Kommentar zum Bahnstreik : Weselsky geht zu weit
Meinung Aachen Mit Recht kritisiert Weselsky, dass die Eisenbahnergewerkschaft (EVG) einen viel zu niedrigen Tarifabschluss akzeptiert hat. Trotzdem geht er mit den angekündigten Streiks der GDL zu weit.
An guten Argumenten für weitere Streiks mangelt es der Gewerkschaft Deutscher Lokomotivführer (GDL) und ihrem Chef Claus Weselsky wahrlich nicht.
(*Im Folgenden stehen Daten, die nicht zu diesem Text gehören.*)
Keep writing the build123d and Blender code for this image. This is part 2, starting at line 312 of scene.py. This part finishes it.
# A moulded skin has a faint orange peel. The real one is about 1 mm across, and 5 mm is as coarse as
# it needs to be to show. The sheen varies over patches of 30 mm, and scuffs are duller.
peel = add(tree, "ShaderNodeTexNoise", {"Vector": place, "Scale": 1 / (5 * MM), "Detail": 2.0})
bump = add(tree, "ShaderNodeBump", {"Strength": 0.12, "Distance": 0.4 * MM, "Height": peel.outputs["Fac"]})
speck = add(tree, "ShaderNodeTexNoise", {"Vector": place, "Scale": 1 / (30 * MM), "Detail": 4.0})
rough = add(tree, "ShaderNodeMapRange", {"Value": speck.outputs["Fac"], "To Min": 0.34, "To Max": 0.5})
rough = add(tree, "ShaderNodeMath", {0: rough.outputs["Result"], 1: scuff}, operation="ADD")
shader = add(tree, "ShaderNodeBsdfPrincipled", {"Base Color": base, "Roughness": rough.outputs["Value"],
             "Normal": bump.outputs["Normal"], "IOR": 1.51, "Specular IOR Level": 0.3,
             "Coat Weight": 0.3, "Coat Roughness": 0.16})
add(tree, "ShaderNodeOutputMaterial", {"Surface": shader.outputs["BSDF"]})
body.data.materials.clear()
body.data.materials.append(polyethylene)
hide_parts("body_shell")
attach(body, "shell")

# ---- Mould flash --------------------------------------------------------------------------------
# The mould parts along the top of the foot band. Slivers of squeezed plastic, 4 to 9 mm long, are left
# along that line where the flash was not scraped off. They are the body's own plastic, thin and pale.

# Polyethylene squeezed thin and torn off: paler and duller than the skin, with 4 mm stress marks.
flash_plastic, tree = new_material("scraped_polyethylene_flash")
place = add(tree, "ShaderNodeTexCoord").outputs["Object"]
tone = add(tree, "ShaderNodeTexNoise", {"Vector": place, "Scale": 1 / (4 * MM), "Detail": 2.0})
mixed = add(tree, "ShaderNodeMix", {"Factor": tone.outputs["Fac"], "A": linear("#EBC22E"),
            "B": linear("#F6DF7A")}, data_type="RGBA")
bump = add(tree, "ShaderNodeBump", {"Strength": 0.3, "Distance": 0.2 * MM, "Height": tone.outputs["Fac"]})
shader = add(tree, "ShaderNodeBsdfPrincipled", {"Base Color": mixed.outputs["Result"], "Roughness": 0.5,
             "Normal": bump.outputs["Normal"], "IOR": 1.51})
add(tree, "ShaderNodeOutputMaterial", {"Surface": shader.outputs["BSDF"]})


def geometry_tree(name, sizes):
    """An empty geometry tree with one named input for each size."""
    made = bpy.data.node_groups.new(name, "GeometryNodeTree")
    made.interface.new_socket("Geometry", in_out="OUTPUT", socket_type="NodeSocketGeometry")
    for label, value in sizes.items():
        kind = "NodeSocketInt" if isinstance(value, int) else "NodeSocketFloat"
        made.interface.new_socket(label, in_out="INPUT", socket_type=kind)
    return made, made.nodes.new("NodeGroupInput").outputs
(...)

Tatsächlich ist es dreist, wenn der Bahnvorstand beim Blick auf das Fußvolk vom Zwang zum Sparen redet und den rund 3500 Führungskräften im Konzern trotz Pandemie Bonuszahlungen in Millionenhöhe gewährt. Mit Recht kritisiert Weselsky, dass die Eisenbahnergewerkschaft (EVG), die in Konkurrenz zur GDL steht, einen viel zu niedrigen Tarifabschluss akzeptiert hat: Das Plus von 1,5 Prozent gibt es erst ab 2022. Inzwischen weiß auch die EVG-Spitze, dass der Bahnvorstand sie über den Tisch gezogen hat.
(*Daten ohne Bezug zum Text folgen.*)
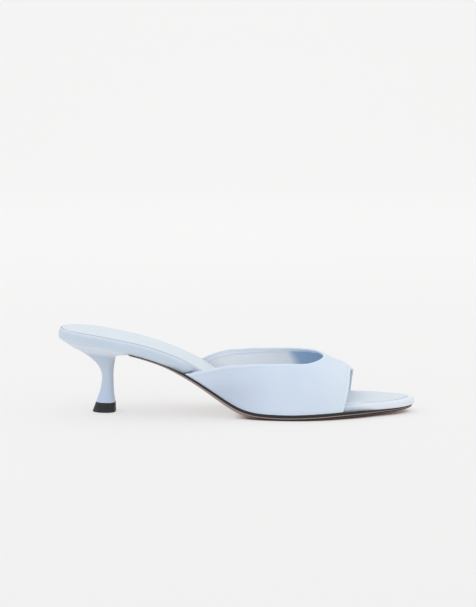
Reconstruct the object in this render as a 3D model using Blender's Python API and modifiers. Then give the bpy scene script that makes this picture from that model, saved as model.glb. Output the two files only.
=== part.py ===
"""Kitten heel mule, right shoe.

An open-toed leather upper is lasted over a wrapped footbed, and stands on a thin leather
outsole and a slim covered heel with a rubber top piece. Metres, +Z up, +X to the toe and
-Y to the outer side of the foot. Every piece of the bottom and the upper is laid out in
the last's own coordinates: along the shoe, across it, and up from the feather line.
"""

import math
from collections import namedtuple

import bmesh
import bpy
import numpy as np

# Driving sizes of the last

SHOE_LENGTH = 0.2455
BALL_WIDTH = 0.0765
HEEL_RISE = 0.0486
TOE_SPRING = 0.0028
ARCH_LIFT = 0.0016
ARCH_WIDTH = 0.054
LEAN_REACH = 0.014
CLEARANCE = 0.0003

# Footbed and sock

FOOTBED_DEPTH = 0.0083
FOOTBED_BULGE = 0.0003
FOOTBED_RIM = 0.0021
HEEL_RIM = 0.0012
HEEL_RIM_LENGTH = 0.022
TOE_RIM = 0.0042
TOE_RIM_START = 0.90
SOCK_RECESS = 0.0015
SOCK_CROWN = 0.0009
SOCK_EDGE_WIDTH = 0.0007
SOCK_EDGE_DROP = 0.0005

# Upper

UPPER_WALL = 0.0016
UPPER_SEAT = 0.0010
COVER_BLEND = 0.016
VAMP_HEIGHT = 0.0363
RIDGE_SHIFT = 0.003

# Outsole

OUTSOLE_THICKNESS = 0.0034
OUTSOLE_LEDGE = 0.0005
OUTSOLE_EDGE_SHARE = 0.5
OUTSOLE_BEVEL = 0.0012
TREAD_LEVELLED = 0.0002

# Heel and top piece

SEAT_LENGTH = 0.0490
SEAT_WIDTH = 0.0520
WIDEST_SHARE = 0.56
TIP_HEIGHT = 0.0065
TIP_PROUD = 0.0002
TIP_BACK_FLARE = 0.0024
TIP_FRONT_FLARE = 0.0002
TIP_SIDE_FLARE = 0.0008
TIP_EDGE = 0.0004

# Mesh fineness, the distance at which coincident corners are joined, the bend in degrees
# that shows as an edge, and the steps over which slopes are taken

OUTLINE_STEPS = 44
SOCK_STEPS_ACROSS = 8
UPPER_SIDE_STEPS = 18
UPPER_FRONT_STEPS = 20
UPPER_STEPS_DOWN = 12
HEEL_STEPS_AROUND = 48
HEEL_RINGS = 22
JOIN_DISTANCE = 1e-6
EDGE_BEND = 38
SLOPE_STEP = 0.0005
TURN_STEP = 0.001

# Plan of the footbed: half widths as shares of the ball width, by share of the length

Plan = namedtuple("Plan", "along lateral medial")
PLAN = (
    Plan(0.000, 0.000, 0.000),
    Plan(0.012, 0.155, 0.155),
    Plan(0.033, 0.241, 0.241),
    Plan(0.065, 0.306, 0.306),
    Plan(0.114, 0.340, 0.340),
    Plan(0.183, 0.337, 0.335),
    Plan(0.264, 0.318, 0.310),
    Plan(0.366, 0.323, 0.304),
    Plan(0.467, 0.381, 0.344),
    Plan(0.569, 0.468, 0.420),
    Plan(0.650, 0.503, 0.474),
    Plan(0.711, 0.497, 0.497),
    Plan(0.772, 0.452, 0.467),
    Plan(0.825, 0.386, 0.405),
    Plan(0.878, 0.314, 0.342),
    Plan(0.927, 0.241, 0.268),
    Plan(0.959, 0.186, 0.206),
    Plan(0.990, 0.095, 0.102),
    Plan(1.000, 0.000, 0.000),
)

# Side profile: rise as a share of the heel rise, spring of the toe spring, arch of the arch
# lift, depth of the footbed depth, sole of the outsole thickness and ledge of its ledge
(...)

Trotzdem geht Weselsky zu weit. Ihm und seiner Gewerkschaft fehlt das Mandat und damit die Legitimation für die Streiks. Nicht nur DGB-Chef Reiner Hoffmann wirft ihm das mit Recht vor. In den meisten Betrieben der Bahn hat die GDL keine oder nur wenige Mitglieder. Ganz im Gegensatz zur EVG, die fünf Mal so viele Köpfe zählt. Und entscheidend ist nun mal der Tarifvertrag jener Gewerkschaft, die im Betrieb mehr Mitglieder hat.
Bei den Streiks geht es also nur vordergründig um mehr Geld für die Beschäftigten. Im Hintergrund kämpft die GDL ums Überleben. Mit einem guten Abschluss will Weselsky möglichst viele Eisenbahner in seine Gewerkschaft locken. Das ist nicht in Ordnung, weil alle Bahnnutzer darunter zu leiden haben.
Die Schiene gehört zu den großen Verlierern der Pandemie. Aus Angst vor dem Virus haben Millionen Pendler Bahn und Bus den Rücken gekehrt. Vorsichtig kommen manche inzwischen zurück. Der Streik schreckt sie erneut ab. Dass dieser Arbeitskampf eskaliert und sich über Wochen hinzieht, ist allerdings nicht zu erwarten, denn die heiße Phase des Bundestagswahlkampfes beginnt. Da will niemand in der Politik einen Dauerstreik.
Also wird die Regierung sich vermutlich einschalten und dem Staatsunternehmen Deutsche Bahn nahelegen, der GDL ein höheres Angebot vorzulegen und beim Abschluss mit der EVG nachzubessern. Am Ende dürften alle zufrieden sein. Nur wir Steuerzahler nicht, denn wir müssen es schließlich richten.